In December 2017, the Securities and Exchange Commission settled cease and-and-desist proceedings it filed against the company and four of its senior executives and ordered the company to pay a $5 million penalty.

The SEC said in its statement that the officials and firm had materially overstated the value of certain oil and gas assets it had acquired in Alaska.

The court held plaintiffs could proceed with their allegations of violations of the Securities and Exchange Act and the Securities Act. Plaintiffs have adequately alleged “that defendant’s conduct was an ‘egregious refusal to see the obvious, or to investigate the doubtful,’” said the opinion, in quoting an earlier case.
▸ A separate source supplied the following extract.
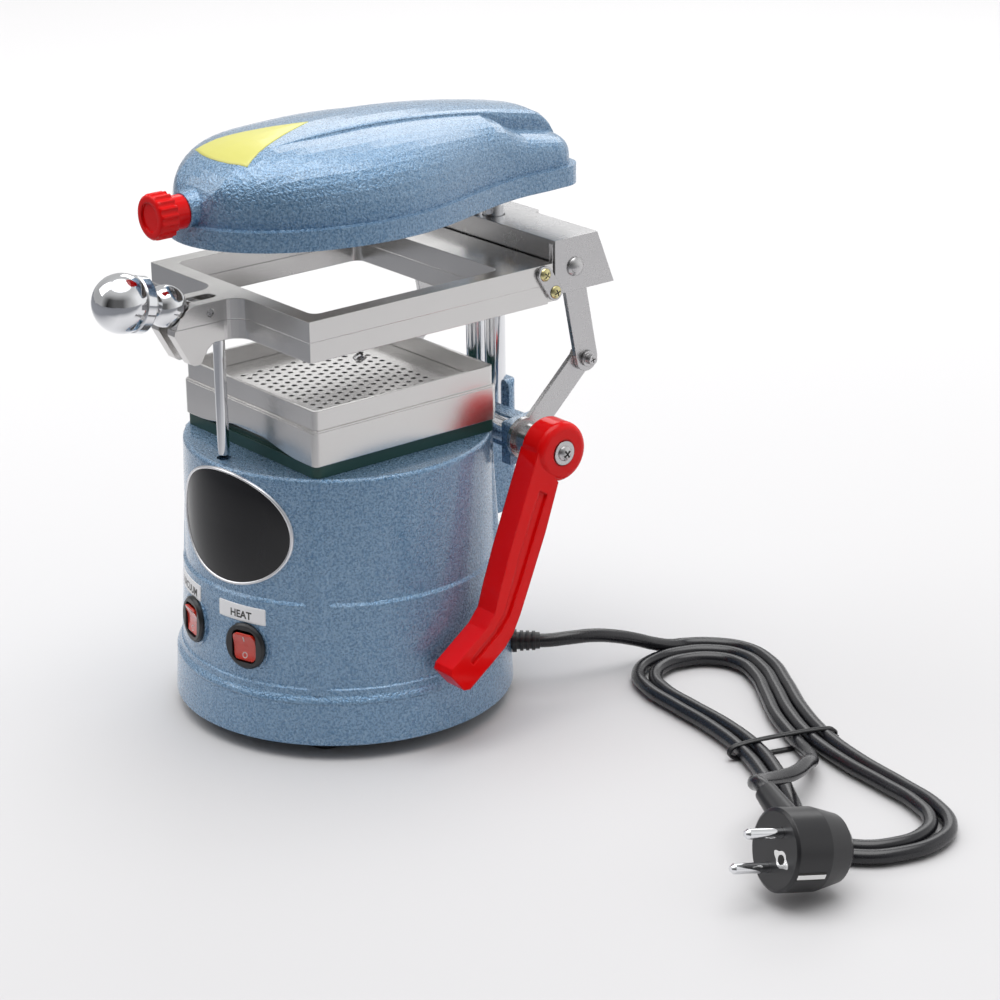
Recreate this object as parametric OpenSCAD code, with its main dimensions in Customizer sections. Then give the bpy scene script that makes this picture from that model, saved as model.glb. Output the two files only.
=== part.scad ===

When Miller Hired KPMG, the accounting firm “did not complete an independent audit but relied on previous reports and defended the valuation of the assets,” said the ruling.

Even after a financial publication questioned Miller Energy’s assets valuation, KPMG “represented to shareholders that the valuation was accurate and that the article was inaccurate,” it said.

Plaintiffs have also shown numerous “red flags,” including the publication’s article and SEC inquiries, “which should have put defendant on notice of possible violations,” the ruling said.

Plaintiffs have also successfully shown loss causation, the ruling said. They “have provided detailed allegations of loss, and they have clearly asserted that his loss was a direct result of disclosures regarding Miller Energy’s operating loss and questionable cost figures,” said the ruling.

“At this stage, plaintiffs are not required to articulate an exact chain of evidence leading from the alleged fraud to the loss,” the court said, in refusing to dismiss the case.